De hecho, tanta es la importancia que damos a este aspecto que, además de en las palabras, también se reflejaba en la gestualidad: en la acción intencional, los gestos de los hablantes reproducían la acción del agente (el empujón), mientras que, en la accidental, describían otros aspectos como la manera en la que se tropezaba. Y es que el lenguaje es multimodal y tanto las palabras como los gestos son el espejo del alma de nuestro pensamiento.

Intenciones que sí tienen consecuencias

Hasta ahora nos hemos dedicado a explicar la causalidad en el laboratorio, pero la importancia de estos resultados transciende el entorno controlado de un experimento.
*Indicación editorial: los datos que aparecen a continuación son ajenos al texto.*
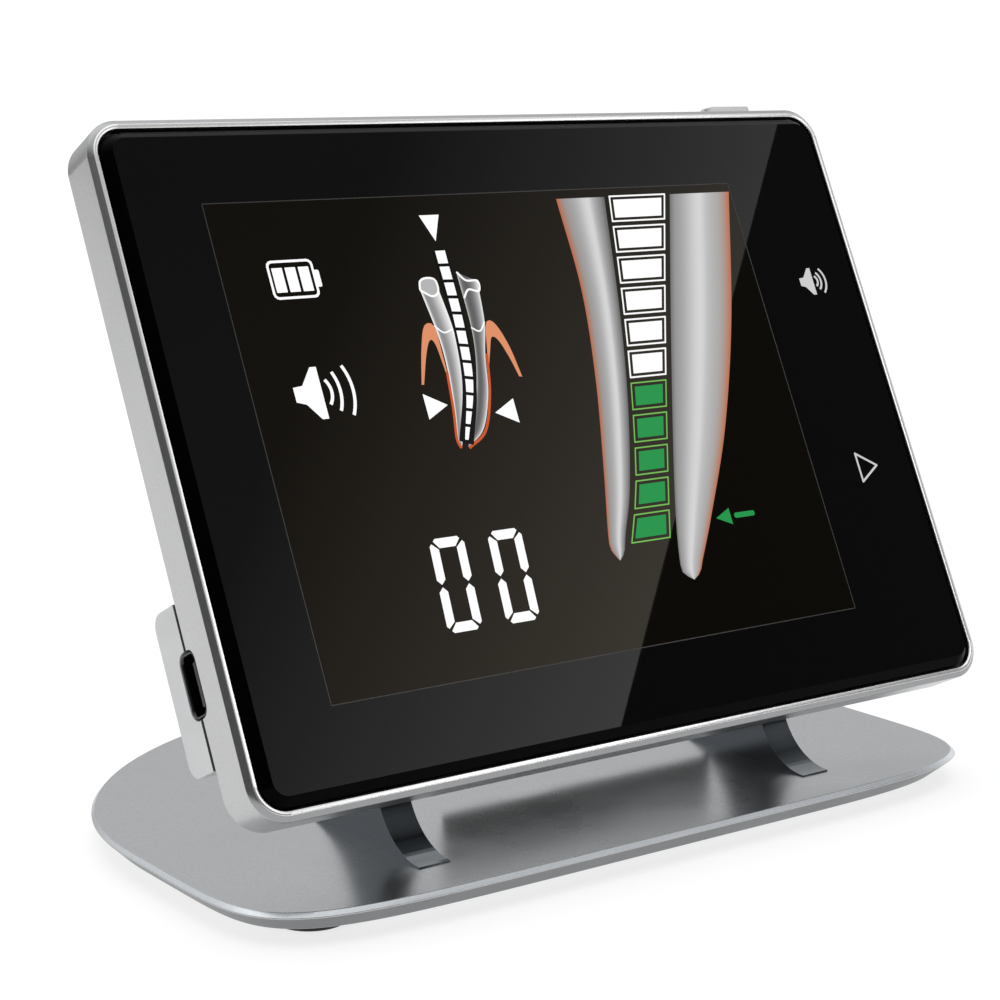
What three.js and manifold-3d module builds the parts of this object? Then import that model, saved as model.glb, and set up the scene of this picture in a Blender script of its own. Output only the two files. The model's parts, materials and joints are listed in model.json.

Conocer cómo se conceptualiza la causalidad no solo es imprescindible para conseguir escurrir el bulto en una tienda de artesanía, sino que tiene su aplicabilidad directa en el derecho penal de un país como España. Nos ayuda, por ejemplo, a entender por qué la mayor parte de los delitos de dolo catalogados en el ámbito jurídico se establecen a partir de la intención y voluntad que tenía el acusado del delito.

Por esta razón, ya no es casualidad, sino causalidad, que siempre queramos dejar claro que “se nos ha…”, y, por tanto, que no somos los culpables. Sabemos que, si no, nos puede ocurrir como al sospechoso hispanohablante que fue detenido en Estados Unidos por, presuntamente, asesinar a una mujer. Él declaraba repetidamente: “Se me cayó por las escaleras”. El policía preguntaba: “She fell or you dropped her?” y el intérprete traducía: “¿Se cayó o la botó?”. Tras repetirse una y otra vez ese bucle pregunta-respuesta, el sospechoso confesó: “Sí, sí. Se me cayó” y el intérprete tradujo: “Yes, I dropped her” (sí, yo la tiré).

Poco más que añadir, señoría… salvo insistir en que ser consciente de cuál es la cosmovisión del mundo que se filtra a través del lenguaje, como en el caso de la causalidad, puede ayudarnos a comprender por qué, en español, se pueden hacer las cosas sin querer queriendo.